In response to the allegation, Interior Minister Germán Vargas categorically stated: “It’s not true. There is no illegal wiretapping.”

“These allegations should be more precise, they should not be generalisations,” he added.

After a major scandal broke out in 2009 over wiretapping and harassment of Supreme Court magistrates, political dissidents, human rights defenders and reporters by the Departamento Administrativo de Seguridad (DAS), the domestic intelligence agency was officially closed in October 2011.

One month earlier, Jorge Noguera, director of DAS from 2002 to 2005, was sentenced to 25 years in prison for his involvement in the 2004 murder of a prominent sociologist by far-right paramilitaries.

More recent DAS directors as well as over 40 DAS employees and several high-ranking officials of the government of rightwing president Álvaro Uribe (2002-2010) are currently under prosecution for illegal spying and harassment.


Nevertheless, the Office of the United Nations High Commissioner for Human Rights (OHCHR) states in its report for 2011, presented Monday Feb. 27 in Bogotá, that it continued receiving reports about illegal spying, especially from human rights defenders and journalists.

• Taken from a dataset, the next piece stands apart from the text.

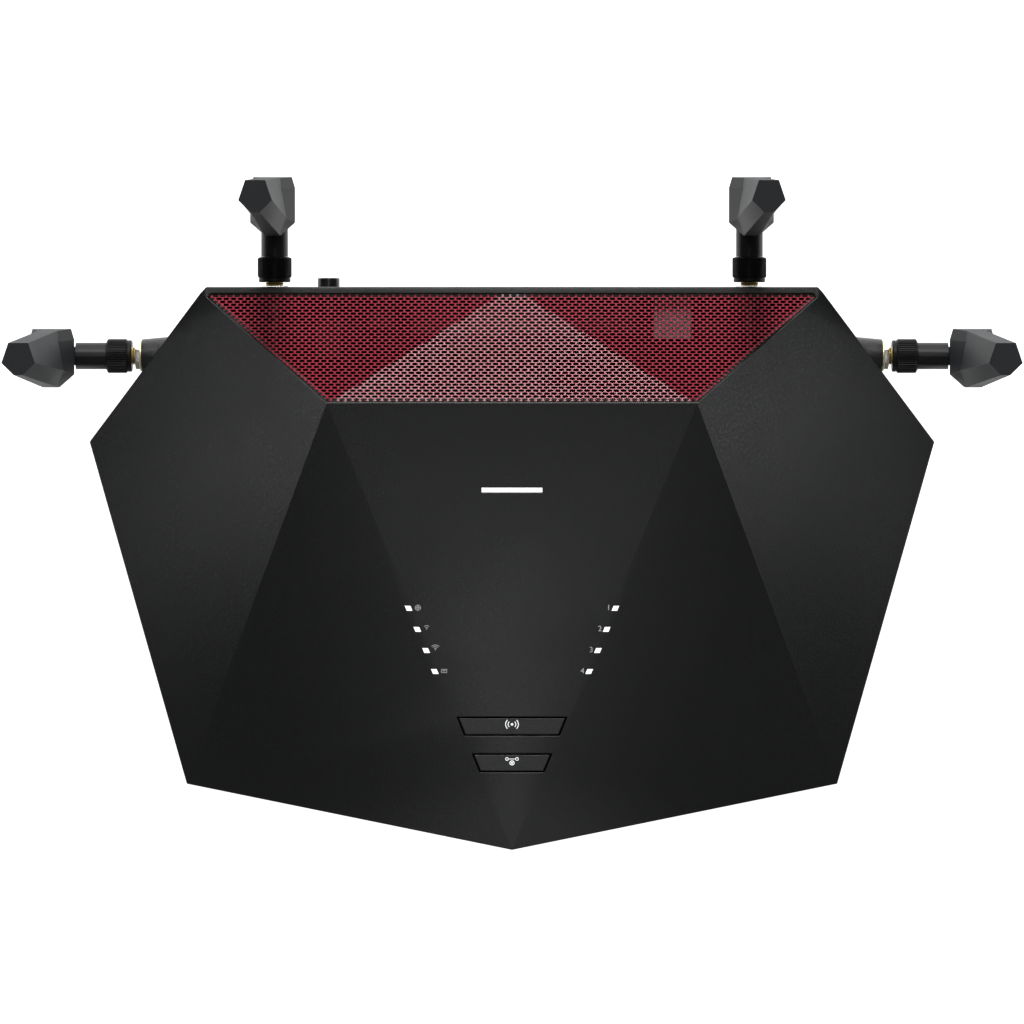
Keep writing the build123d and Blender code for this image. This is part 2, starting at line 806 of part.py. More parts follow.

The OHCHR report on the situation of human rights in Colombia says “there has been uncorroborated information on the involvement of State agents, including members of civilian and military intelligence services, in illegal and clandestine operations.

“Most cases have not been resolved. If no significant progress is made in preventing, investigating and punishing these acts, it will be difficult to guarantee non-repetition,” it adds.

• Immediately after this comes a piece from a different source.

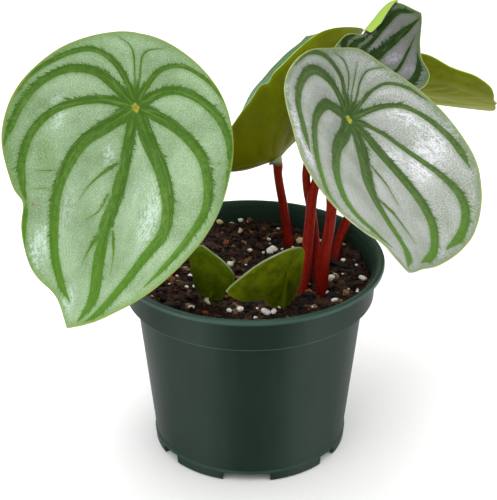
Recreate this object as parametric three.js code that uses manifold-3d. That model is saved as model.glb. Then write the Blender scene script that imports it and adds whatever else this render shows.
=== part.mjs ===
// Potted peperomia: a round nursery pot filled with soil, five grown leaves and three young ones.
// Millimetres, +Z up. The pot stands on z = 0; the origin is under the middle of the whole plant's box.

import * as THREE from 'three';
import { mergeVertices } from 'three/addons/utils/BufferGeometryUtils.js';
import Module from 'manifold-3d';

const wasm = await Module();
wasm.setup();
const { Manifold, Mesh: SolidMesh } = wasm;

// Where the pot's axis stands in this frame
const POT_X = -7.2;
const POT_Y = -2.2;

// Pot sizes
const SEGMENTS = 72;
const LIP_R = 54;
const LIP_INNER_R = 51.6;
const POT_H = 81.6;
const LIP_UNDER_Z = 79.4;
const BAND_TOP_R = 50.4;
const BAND_R = 50;
const BAND_Z = 66.8;
const BODY_TOP_R = 46.1;
const BASE_R = 39.6;
const FOOT_R = 39.1;
const FOOT_H = 4.2;
const WALL = 1.4;
const FLOOR_TOP_Z = FOOT_H + WALL;
const NOTCHES = 6;
const NOTCH_WIDE = 19;
const NOTCH_TURN = -92;
const DRAIN_RING_R = 27;
const DRAIN_R = 3.5;

// Soil and stem sizes
const GAP = 0.3;
const SOIL_Z = 74;
const SOIL_RINGS = 9;
const SOIL_SEGMENTS = 48;
const HOLE_DEEP = 12;
const STEM_SIDES = 10;

// Leaf sizes
const BLADE = 0.9;
const RIM_STEPS = 48;
const RINGS = [0.2, 0.4, 0.6, 0.78, 0.92, 1];

// The outline that all the leaves share: reach from the navel in mm at bearings from the tip in degrees
const SHARED_BEARINGS = [0, 9, 22, 42, 65, 90, 120, 150, 180];
const SHARED_REACH = [81, 75, 70.5, 57, 46.5, 38.5, 32.5, 29, 28];

// The bearings at which each leaf states its own reach: rear, right side, tip, left side
const OWN_BEARINGS = [-180, -135, -100, -70, -45, -22, 0, 22, 45, 70, 100, 135];

// Each leaf: its navel from the pot's axis, its turn (compass of the tip, rise of the tip, roll),
// its own reaches, its bends as millimetres of lift 40 mm out (bow, cup, twist, skew, nod, flare),
// and its dents in the edge (bearing, depth, half width in degrees)
const LEAVES = {
  left: {
    navel: [-42.6, -18.2, 152.2],
    turn: [-127, -76, -10],
    reach: [27.5, 30.5, 36.5, 45, 53.5, 71, 79.5, 67, 56, 43.5, 36, 30.5],
    bend: [5.5, 7.5, 9.5, -14, 1, -0.5],
    dents: [[-40, 3, 5], [-10, 2, 8]],
  },
  right: {
    navel: [37.8, -7.8, 143.8],
    turn: [-93, -27, -45],
    reach: [29.5, 26.5, 33.5, 46, 54.5, 75, 83.5, 69, 60, 47, 36.5, 32],
    bend: [11.5, 17, -1.5, 6, -2.5, -10.5],
    dents: [],
  },
  back_left: {
    navel: [10.6, 35.4, 109.8],
    turn: [56, 0, -41],
    reach: [30, 32.5, 36.5, 48, 59, 63, 58, 50, 42, 36, 29, 24],
    bend: [22.5, 24, 7, -6.5, -4.5, -18],
    dents: [[-117, 3.5, 6]],
  },
  top: {
    navel: [48.2, 34.3, 152.1],
    turn: [54, 7, 21],
    reach: [16.0, 18.5, 24.0, 24.5, 22.0, 24.0, 36.5, 32.0, 15.0, 16.0, 15.0, 15.5],
    bend: [6, 5, 1, 0.5, 3, 0],
    dents: [[31, 3, 9]],
  },
  back_right: {
    navel: [59.7, 74.4, 125.1],
    turn: [-7, -5, -41],
    reach: [14, 15, 22, 31.5, 34, 44, 47.5, 48.5, 37.5, 27, 20, 15],
    bend: [-0.5, 12, 2, -0.5, 0, -2],
    dents: [],
  },
  young_left: {
    navel: [-13.9, -28, 80.3],
    turn: [243, 82, -8],
    reach: [3.5, 5.5, 9.5, 11, 16, 21.5, 24.5, 19.5, 15, 6, 4.5, 4],
    bend: [-7.5, 15, -4.5, 3.5, -6.5, 2.5],
    dents: [],
  },
  young_centre: {
    navel: [13.7, -30, 91],
    turn: [217, -4, 76],
    reach: [7.5, 10, 16, 15, 12, 17, 27.5, 22.5, 18, 15.5, 14, 11],
    bend: [4, -10.5, -1.5, 1, 0, 0],
    dents: [],
  },
  young_hidden: {
    navel: [21.5, 15, 130],
    turn: [50, 50, 0],
    reach: [6, 6.5, 8, 9, 11, 15, 18, 15, 11, 9, 8, 6.5],
    bend: [4, 10, 0, 0, 0, 0],
    dents: [],
  },
};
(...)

The report cites, for example, interception of emails and information theft against human rights defenders and journalists, even after DAS was closed down.

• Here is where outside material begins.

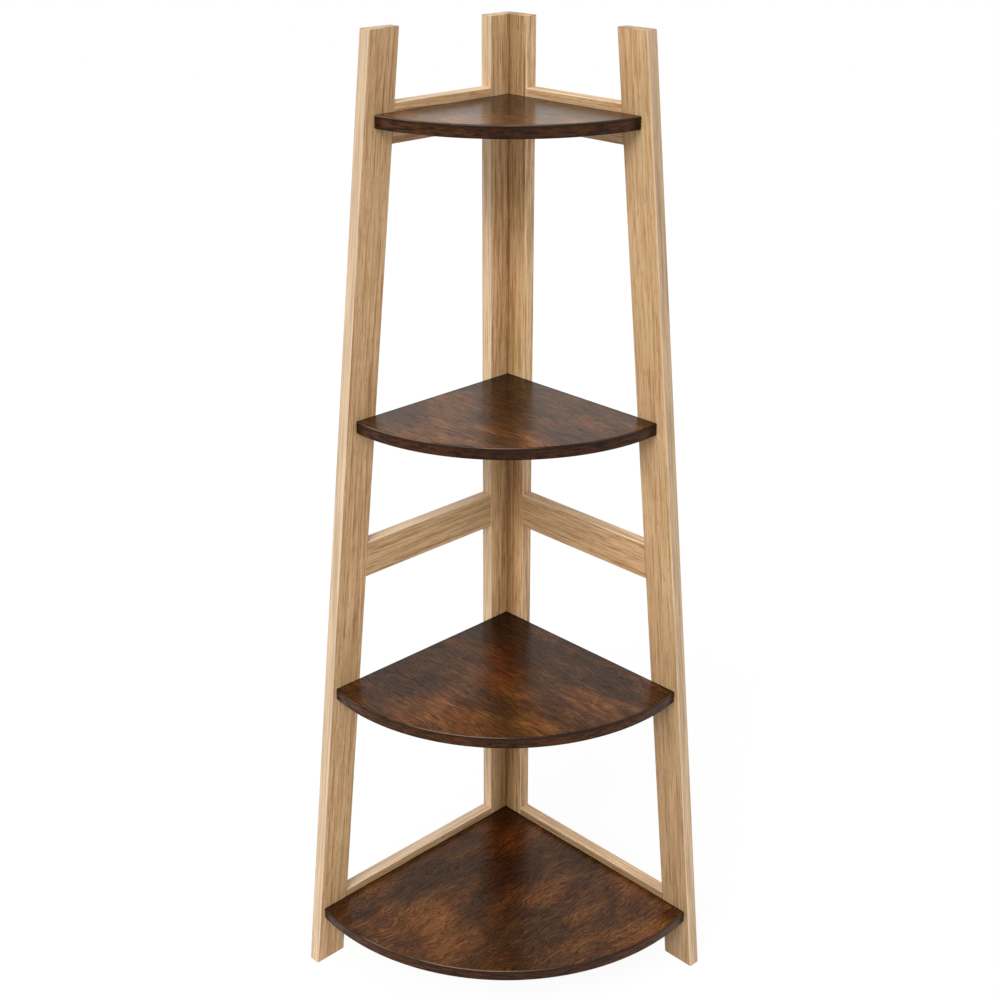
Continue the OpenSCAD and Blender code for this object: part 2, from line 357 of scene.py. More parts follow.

Virtually every United Nations report on Colombia since 1997 has recommended purging the country’s intelligence files, to guarantee respect for human rights. The latest report is no exception, which indicates that the purge has not been carried out.

The report recommends that “the process for updating, rectifying, annulling or keeping personal information in intelligence files should be regulated,” Juan Carlos Monge, deputy director of the OHCHR office in Colombia, said in a press conference in Bogotá Monday.

The Constitutional Court handed down a ruling to that effect in October.

The report says “The military intelligence services require public regulations to define and limit their actions. Their internal control mechanisms and public accountability need to be substantially strengthened, particularly in view of the increased allocation of military intelligence service resources planned” by the government of centre-right President Juan Manuel Santos, who took office in August 2010.

The OHCHR report, which was also presented Monday in Geneva to the U.N. Human Rights Commission, recognises that progress has been made in some cases of interception of emails and surveillance. “Not progress that we can be totally satisfied with, but a step forward at least,” Monge said.

The main progress made on that front, according to the U.N. agency, was the adoption in mid-2011 of the “Intelligence Law”, which was drawn up with advice and observations from the OHCHR office in Colombia, “to ensure that it was compatible with international human rights standards,” Monge said.

The report explains that “The law defines the limits and purposes of intelligence in terms of respecting human rights and creates two commissions: one to assist in the purging of intelligence files and another, a congressional commission, to monitor intelligence activities.”

But, it adds, “Noteworthy challenges to the implementation of this law are the weak mandate of the congressional commission and the lack of effective internal control mechanisms.”

U.N. High Commissioner for Human Rights Navi Pillay recommended that the office of the inspector general (Procuraduría General de la Nación) “take more in-depth preventive and disciplinary actions vis-à-vis the intelligence agencies” Monge said.

The office of the inspector general should take on a more active role in purging the intelligence files, the OHCHR report adds, especially given the fact that it was left in charge of the DAS files when the intelligence agency was shut down.

“The 2011 report indicates the importance of the procuraduría in the purge,” Todd Howland, the new director of the OHCHR office in Colombia, said in response to a question from IPS. “That recommendation is very important, because they can take on a role of civilian oversight with respect to the files and that process.”

In response to another question from IPS, and referring to the prosecutions in the DAS case, Monge said it is best in these cases to continue forward “with actions that vindicate the good use to which intelligence should be put.”

The OHCHR recommends that measures be adopted in order to comprehensively reform the intelligence services and “transform the institutional culture that led to the commission of human rights violations.”

It also says it is “necessary to protect public officials from the intelligence services who report abuses or refuse to comply with illegal requests.”

The espionage carried out by the DAS, which answered directly to Uribe, went across borders, targeted citizens from other countries, and purportedly diverted U.S. and British military aid.

In May 2011, the European Parliament’s Foreign Affairs Committee urged Colombia to clarify and explain DAS’s spying activities and determine who was responsible for illegal espionage activities carried out in Europe, and against European citizens.

And the U.S. Congress ordered the State Department to review the use to which military aid to Colombia was put over the last decade. The aid totalled eight billion dollars and was channelled through the Plan Colombia military and counterinsurgency programme.